Aim of the exercise:
Return, unaltered, every line from the beginning of the material below up to and including the one with "TIP_DEPTH_RATIO = 0.62".
# start of Extracted records
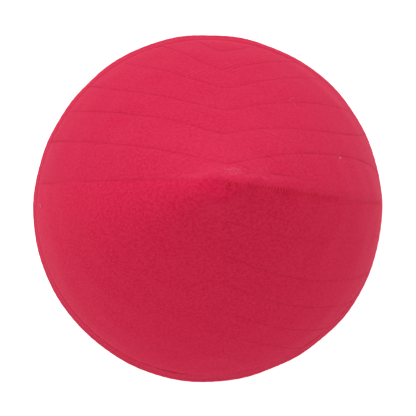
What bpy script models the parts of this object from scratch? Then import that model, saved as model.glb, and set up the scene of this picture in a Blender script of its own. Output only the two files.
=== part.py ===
# Tall quilted felt cap: two half panels sewn together along a left and a right seam that meet at the tip,
# quilted in rows parallel to those seams, with a doubled hem that the cap rests on.
# Metres, +Z up, origin on the floor at the middle of the rim. +Y is the back panel's side.
import math

import bmesh
import bpy
import numpy as np

# Overall sizes
RIM_RADIUS = 0.095  # outside of the hem where it meets the floor
CAP_HEIGHT = 0.170  # floor to tip
TIP_ROUNDING = 0.0022  # softens the point
SHOULDER_SHARE = 0.10  # part of the height that falls in the steep wall above the hem
SHOULDER_POWER = 8  # how late that wall starts

# Cloth
PANEL_WALL = 0.0026  # felt, wadding and backing together
HEM_WALL = 0.0036  # the same cloth turned in and sewn down
HEM_HEIGHT = 0.016
HEM_FOLD = 0.0011  # rounding of the hem's folded lower edge
SEWN_GAP = 0.0003  # clearance between two sewn edges
HEM_TUCK = 0.0007  # how far both edges draw in along the hem's stitching
TUCK_BAND = 0.0024  # height over which they do

# Section across the cap: wider along the ridge than across it at the tip, round at the rim
TIP_DEPTH_RATIO = 0.62  # depth over width at the tip

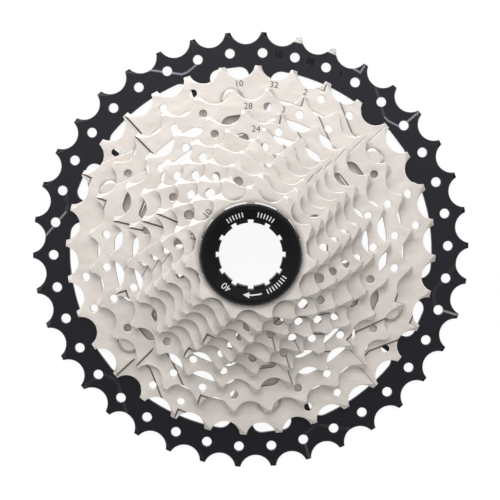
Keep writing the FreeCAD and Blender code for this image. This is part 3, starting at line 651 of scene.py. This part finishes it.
def add_sky(context):
    """Soft room light, bright overhead and towards +Y, and dim at the sides."""
    context.scene.world = bpy.data.worlds.new("studio")
    sky = Tree(context.scene.world)
    stops = [(place, (*(value * share for share in SKY_TINT), 1.0)) for place, value in SKY_STOPS]
    direction = sky.node("ShaderNodeTexCoord").outputs["Generated"]
    lean = sky.node("ShaderNodeVectorMath", {"operation": "DOT_PRODUCT"}, {0: direction, 1: SKY_LEAN})
    ramp = sky.node("ShaderNodeValToRGB", {"stops": stops}, {0: lean.outputs["Value"]})
    power = context.scene.cassette_lights.sky
    light = sky.node("ShaderNodeBackground", values={"Color": ramp.outputs[0], "Strength": power})
    sky.node("ShaderNodeOutputWorld", values={"Surface": light.outputs[0]})


def add_camera(context):
    """A long lens nearly straight above the lockring, a little towards +Y."""
    data = bpy.data.cameras.new("camera")
    data.lens = CAMERA_LENS
    data.sensor_width = CAMERA_SENSOR
    data.clip_start = CAMERA_NEAR
    data.clip_end = CAMERA_FAR
    camera = bpy.data.objects.new("camera", data)
    camera.location = CAMERA_PLACE
    aim = Vector(CAMERA_AIM) - camera.location
    camera.rotation_euler = (math.atan2(aim.y, -aim.z), math.atan2(-aim.x, -aim.z), 0.0)
    context.scene.collection.objects.link(camera)
    context.scene.camera = camera


class CASSETTE_OT_nickel(bpy.types.Operator):
    """Finish the nickel-plated sprockets"""

    bl_idname = "cassette.nickel"
    bl_label = "Nickel sprockets"

    def execute(self, context):
        paint(nickel_finish(context), [f"sprocket_{teeth}t" for teeth in NICKEL_SPROCKETS])
        return {"FINISHED"}


class CASSETTE_OT_black_sprocket(bpy.types.Operator):
    """Finish the largest sprocket in its black coat"""

    bl_idname = "cassette.black_sprocket"
    bl_label = "Black sprocket"

    def execute(self, context):
        paint(black_coat_finish(context), ["sprocket_38t"])
        return {"FINISHED"}


class CASSETTE_OT_carriers(bpy.types.Operator):
    """Finish the two carriers and their rivets"""

    bl_idname = "cassette.carriers"
    bl_label = "Carriers and rivets"

    def execute(self, context):
        paint(alloy_finish(context), ["large_carrier", "small_carrier"])
        paint(rivet_finish(context), ["large_rivets", "small_rivets"])
        return {"FINISHED"}


class CASSETTE_OT_spacers(bpy.types.Operator):
    """Finish the moulded spacers"""

    bl_idname = "cassette.spacers"
    bl_label = "Spacers"

    def execute(self, context):
        paint(plastic_finish(context), SPACERS)
        return {"FINISHED"}


class CASSETTE_OT_lockring(bpy.types.Operator):
    """Finish the lockring and its washer, and print the lockring's marks"""

    bl_idname = "cassette.lockring"
    bl_label = "Lockring"

    def execute(self, context):
        paint(anodised_finish(context), ["lockring"])
        paint(washer_finish(context), ["lockring_washer"])
        print_lockring(context)
        return {"FINISHED"}


class CASSETTE_OT_numbers(bpy.types.Operator):
    """Stamp plain numbers in the sprockets"""

    bl_idname = "cassette.numbers"
    bl_label = "Stamped numbers"

    def execute(self, context):
        stamp_sprockets(context)
        return {"FINISHED"}


class CASSETTE_OT_stage(bpy.types.Operator):
    """Make the floor, the room light, the lamps and the camera"""

    bl_idname = "cassette.stage"
    bl_label = "Stage"

    def execute(self, context):
        lights = context.scene.cassette_lights
        add_floor(context)
        add_sky(context)
        for name, (place, width, setting, share) in LAMPS.items():
            add_lamp(name, place, width, share * getattr(lights, setting))
        add_camera(context)
        context.scene.view_settings.view_transform = "Standard"
        return {"FINISHED"}


class CASSETTE_PT_panel(bpy.types.Panel):
    """Lists every step of the cassette's looks"""

    bl_idname = "CASSETTE_PT_panel"
    bl_label = "Cassette"
    bl_space_type = "VIEW_3D"
    bl_region_type = "UI"
    bl_category = "Cassette"

    def draw(self, context):
        for step in STEPS:
            self.layout.operator(step.bl_idname)
        for group in (sizes(context), colours(context), context.scene.cassette_lights):
            box = self.layout.box()
            for name in group.__annotations__:
                box.prop(group, name)


GROUPS = {
    "cassette_sizes": CassetteSizes,
    "cassette_colours": CassetteColours,
    "cassette_lights": CassetteLights,
}
STEPS = (
    CASSETTE_OT_nickel,
    CASSETTE_OT_black_sprocket,
    CASSETTE_OT_carriers,
    CASSETTE_OT_spacers,
    CASSETTE_OT_lockring,
    CASSETTE_OT_numbers,
    CASSETTE_OT_stage,
)


def register():
    for made in (*GROUPS.values(), *STEPS, CASSETTE_PT_panel):
        bpy.utils.register_class(made)
    for name, group in GROUPS.items():
        setattr(bpy.types.Scene, name, bpy.props.PointerProperty(type=group))


def unregister():
    for name in GROUPS:
        delattr(bpy.types.Scene, name)
    for made in reversed((*GROUPS.values(), *STEPS, CASSETTE_PT_panel)):
        bpy.utils.unregister_class(made)


def main():
    """Makes every piece and finish."""
    register()
    for step in STEPS:
        family, name = step.bl_idname.split(".")
        getattr(getattr(bpy.ops, family), name)()


if __name__ == "__main__":
    main()
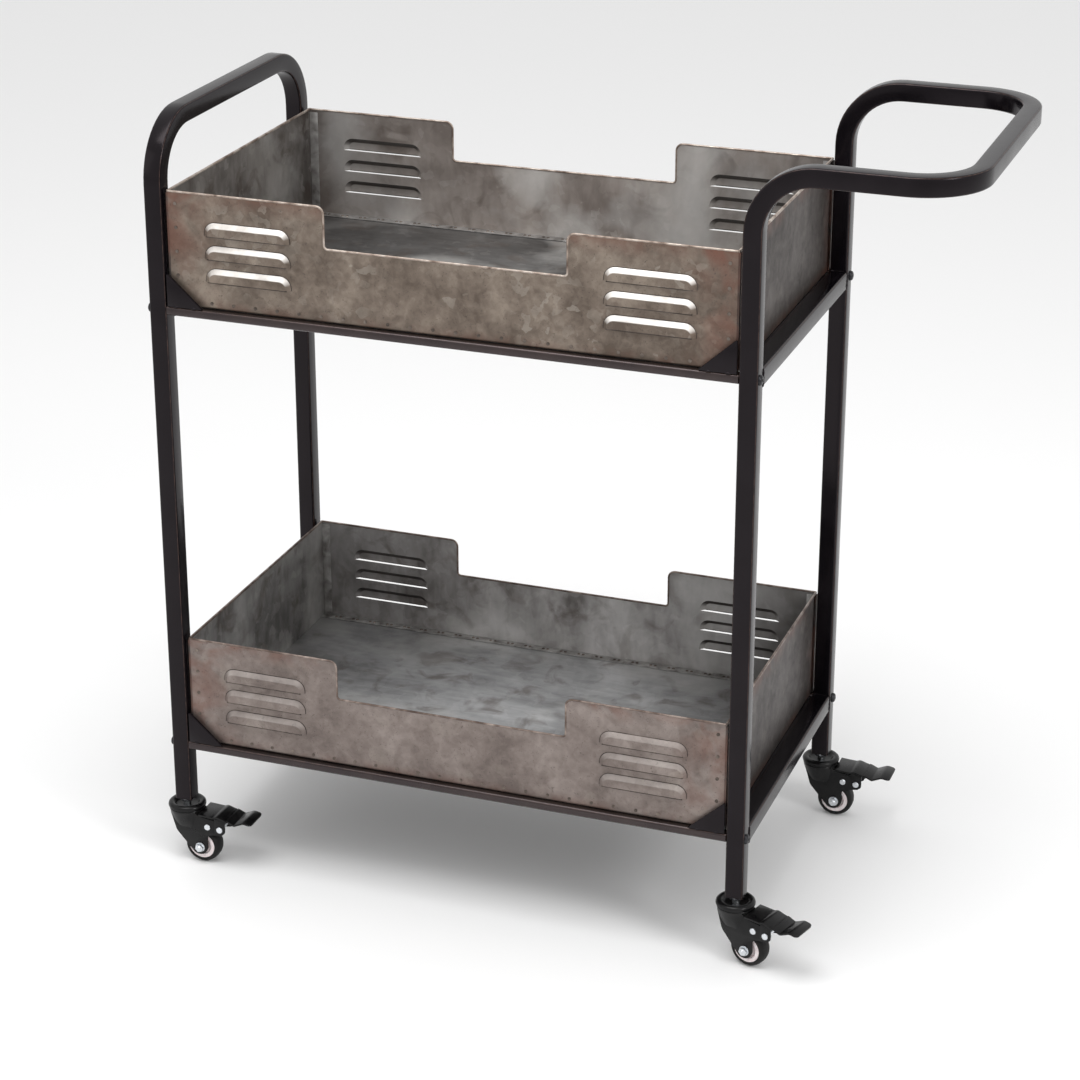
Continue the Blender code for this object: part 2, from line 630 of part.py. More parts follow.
# end of Extracted records
Solved problem:
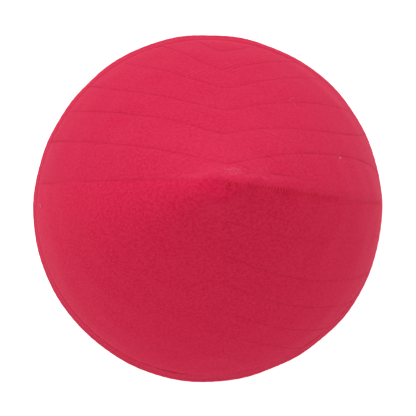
What bpy script models the parts of this object from scratch? Then import that model, saved as model.glb, and set up the scene of this picture in a Blender script of its own. Output only the two files.
=== part.py ===
# Tall quilted felt cap: two half panels sewn together along a left and a right seam that meet at the tip,
# quilted in rows parallel to those seams, with a doubled hem that the cap rests on.
# Metres, +Z up, origin on the floor at the middle of the rim. +Y is the back panel's side.
import math

import bmesh
import bpy
import numpy as np

# Overall sizes
RIM_RADIUS = 0.095  # outside of the hem where it meets the floor
CAP_HEIGHT = 0.170  # floor to tip
TIP_ROUNDING = 0.0022  # softens the point
SHOULDER_SHARE = 0.10  # part of the height that falls in the steep wall above the hem
SHOULDER_POWER = 8  # how late that wall starts

# Cloth
PANEL_WALL = 0.0026  # felt, wadding and backing together
HEM_WALL = 0.0036  # the same cloth turned in and sewn down
HEM_HEIGHT = 0.016
HEM_FOLD = 0.0011  # rounding of the hem's folded lower edge
SEWN_GAP = 0.0003  # clearance between two sewn edges
HEM_TUCK = 0.0007  # how far both edges draw in along the hem's stitching
TUCK_BAND = 0.0024  # height over which they do

# Section across the cap: wider along the ridge than across it at the tip, round at the rim
TIP_DEPTH_RATIO = 0.62  # depth over width at the tip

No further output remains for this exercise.